British Literature

British literature encompasses a vast range of works produced by authors from the United Kingdom and its former colonies. It has a rich history that spans centuries, and its impact can be seen in the way we understand and interpret the world around us today. From the epic poetry of Beowulf to the contemporary novels of Zadie Smith, British literature has something to offer every reader.

The earliest known work of British literature is the epic poem Beowulf, which was written in Old English in the eighth century. Beowulf tells the story of a hero who battles a series of monsters and ultimately sacrifices himself to protect his people. It is a work of great significance, not only for its literary merit but also for its historical and cultural value. Beowulf provides a glimpse into the Anglo-Saxon world and the values that were important to its people.

Another significant work of British literature is Geoffrey Chaucer’s The Canterbury Tales, written in Middle English in the late fourteenth century. The Canterbury Tales is a collection of stories told by a group of pilgrims on their way to Canterbury. Each tale is told in a different style, and together they provide a commentary on medieval society and the human condition. The Canterbury Tales is a masterpiece of narrative and characterisation, and it is still widely read and studied today.

Shakespeare is perhaps the most famous playwright in British literature. His plays, including Hamlet, Macbeth, and Romeo and Juliet, are still performed and studied today. Shakespeare’s plays explore themes of love, power, and human nature, and they have influenced countless writers and artists throughout history. Shakespeare’s language and his ability to create memorable characters have made his works enduring classics of British literature.

The Romantic poets, including William Wordsworth, Samuel Taylor Coleridge, and John Keats, are also important figures in British literature. The Romantic movement was a response to the Enlightenment, which emphasised reason and logic. The Romantics celebrated emotion, imagination, and the natural world. Their works, such as Wordsworth’s “Tintern Abbey” and Keats’s “Ode to a Nightingale,” are characterised by a lyrical and emotive style that captures the beauty and power of nature.

The Victorian era, which lasted from 1837 to 1901, was a period of great change and innovation in British literature. Victorian writers explored new genres, such as the detective novel and the sensation novel, and they tackled social issues such as poverty, education, and the status of women.

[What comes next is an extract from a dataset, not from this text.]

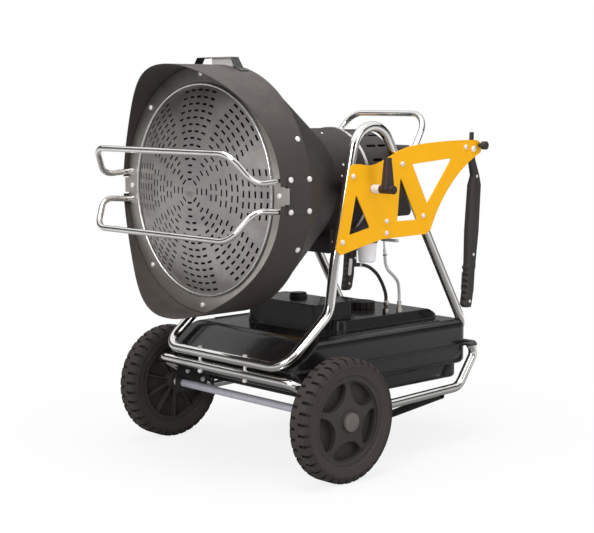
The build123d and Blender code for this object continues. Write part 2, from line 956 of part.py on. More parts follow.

Charles Dickens, one of the most famous Victorian novelists, wrote novels such as Oliver Twist and Great Expectations, which critiqued the social inequalities of Victorian society. Other important Victorian writers include the Bronte sisters, George Eliot, and Oscar Wilde.

The twentieth century saw the emergence of modernist writers such as Virginia Woolf, James Joyce, and T.S. Eliot. Modernist writers experimented with form and style, and they often challenged traditional ideas about narrative and character. Woolf’s novel Mrs Dalloway, for example, takes place over the course of a single day and explores the inner lives of its characters through stream-of-consciousness narration. Joyce’s novel Ulysses is a dense and challenging work that uses various literary techniques to create a complex and multifaceted portrait of Dublin.

Contemporary British literature is as diverse and vibrant as ever. Writers such as Zadie Smith, Ian McEwan, and Kazuo Ishiguro continue to explore new ideas and forms, while also engaging with important social and political issues. Smith’s novel White Teeth, for example, explores issues of race and identity in multicultural London, while Ishiguro’s novel Never Let Me Go is a dystopian work that raises ethical questions about science and technology.